Transcript title

Discrete Mathematics II

Credits

4

Grading mode

Standard letter grades

Total contact hours

40

Lecture hours

40

Prerequisites

MTH 231.

Course Description

A second course in discrete mathematics. Builds on the topics of MTH231 including topics in combinatorics, mathematical proofs, probability, graph theory and number theory.
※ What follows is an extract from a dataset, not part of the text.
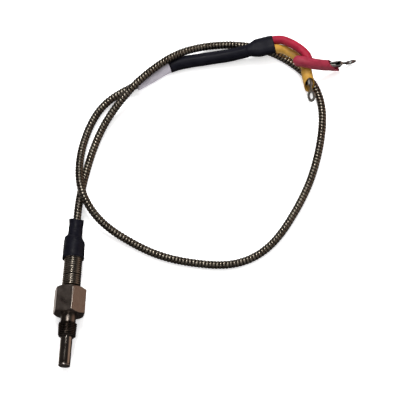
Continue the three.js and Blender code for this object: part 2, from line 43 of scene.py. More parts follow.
# ---- driving dimensions, in millimetres, as in the CAD -----------------------------------------
SHEATH_DIAMETER = 6.35
SHEATH_RADIUS = SHEATH_DIAMETER / 2
SHEATH_BORE_RADIUS = 2.275
SHEATH_PAST_HEX = 11
ROD_EXPOSED = 16
TIP_CAP_THICKNESS = 1.0
THREAD_FRONT_DIAMETER = 9.6
THREAD_REAR_DIAMETER = 10.1
THREAD_DEPTH = 0.7
THREAD_PITCH = 0.94
THREAD_LENGTH = 8
NECK_DIAMETER = 8.2
NECK_LENGTH = 4.3
HEX_ACROSS_FLATS = 15.875
HEX_LENGTH = 14.7
HEX_CHAMFER = 1.0
HEX_FACE_INSET = 0.3
HEX_ROLL = math.radians(17.3)
SPRING_DIAMETER = 9.9
SPRING_WIRE = 1.1
SPRING_EXPOSED = 16.7
SPRING_HIDDEN = 5
BOOT_LENGTH = 23.1
BOOT_SHOULDER = 11
PROBE_LENGTH = ROD_EXPOSED + THREAD_LENGTH + NECK_LENGTH + HEX_LENGTH + SPRING_EXPOSED + BOOT_LENGTH
HEX_CORNER = HEX_ACROSS_FLATS / math.sqrt(3)
AXIS_HEIGHT = HEX_CORNER * math.cos(math.pi / 6 - HEX_ROLL)

THREAD_START = ROD_EXPOSED
NECK_START = THREAD_START + THREAD_LENGTH
HEX_START = NECK_START + NECK_LENGTH
HEX_END = HEX_START + HEX_LENGTH
BOOT_START = HEX_END + SPRING_EXPOSED
SHEATH_END = HEX_END + SHEATH_PAST_HEX

ARMOUR_DIAMETER = 4.4
ARMOUR_BORE = 3.4
WHITE_SLEEVE_START = 535.5
BLACK_SLEEVE_START = 557
BREAKOUT_START = 602
ARMOUR_END = 605
LEAD_START = 609
LEAD_DIAMETER = 4.9
LEAD_BORE = 3.4
LEAD_OFFSET = 2.57
TERMINAL_SLEEVE_DIAMETER = 6.2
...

Applications include cryptography and analysis of algorithms.

Course learning outcomes

1. Model and solve counting problems by applying properties of functions and techniques of combinatorics including problems involving indistinguishable items, repetition, and the principle of inclusion/exclusion.
2. Apply mathematical proof techniques in settings of number theory, graph theory, analysis of algorithms, and probability.
3. Calculate and interpret probabilities by applying principles of discrete probability, techniques of combinatorics and set theory.
4. Analyze graphs and apply techniques for identifying Euler and Hamiltonian paths, shortest paths, chromatic numbers, and isomorphic graphs.
5. Classify the growth of functions and the run-time of algorithms using Big O notation.
6. Apply principles of number theory including divisibility, modular arithmetic, modular congruences, and their applications to cryptography.

Content outline

1. Foundational Topics in Discrete Mathematics
   1. Proofs (direct, contraposition, contradiction, induction)
   2. Sets
   3. Basic Combinatorics
2. Advanced Combinatorics
   1. Permutations with non-distinct objects
   2. Repetition allowed combinations
   3. Inclusion/Exclusion
   4. Applications
3. Discrete Probability
   1. Basics of Discrete Probability
   2. Methods for Calculating Probability (probability theory)
   3. Conditional Probability and Bayes Theorem
   4. Expected Value
4. Algorithms
5. Number Theory
   1. Divisibility 
   2. Modular arithmetic
   3. Primes and GCD’s
   4. Representations of Integers and related Algorithms
   5. Modular Congruences
   6. Applications in Cryptography
6. Graph Theory
   1. Basics of Graph Theory
   2. Graph Isomorphisms
   3. Euler Paths
   4. Hamiltonian Paths
   5. Shortest Paths
   6. Planar Graphs
   7. Graph Coloring

Required materials

A textbook is required.

General education/Related instruction lists

• Science not Lab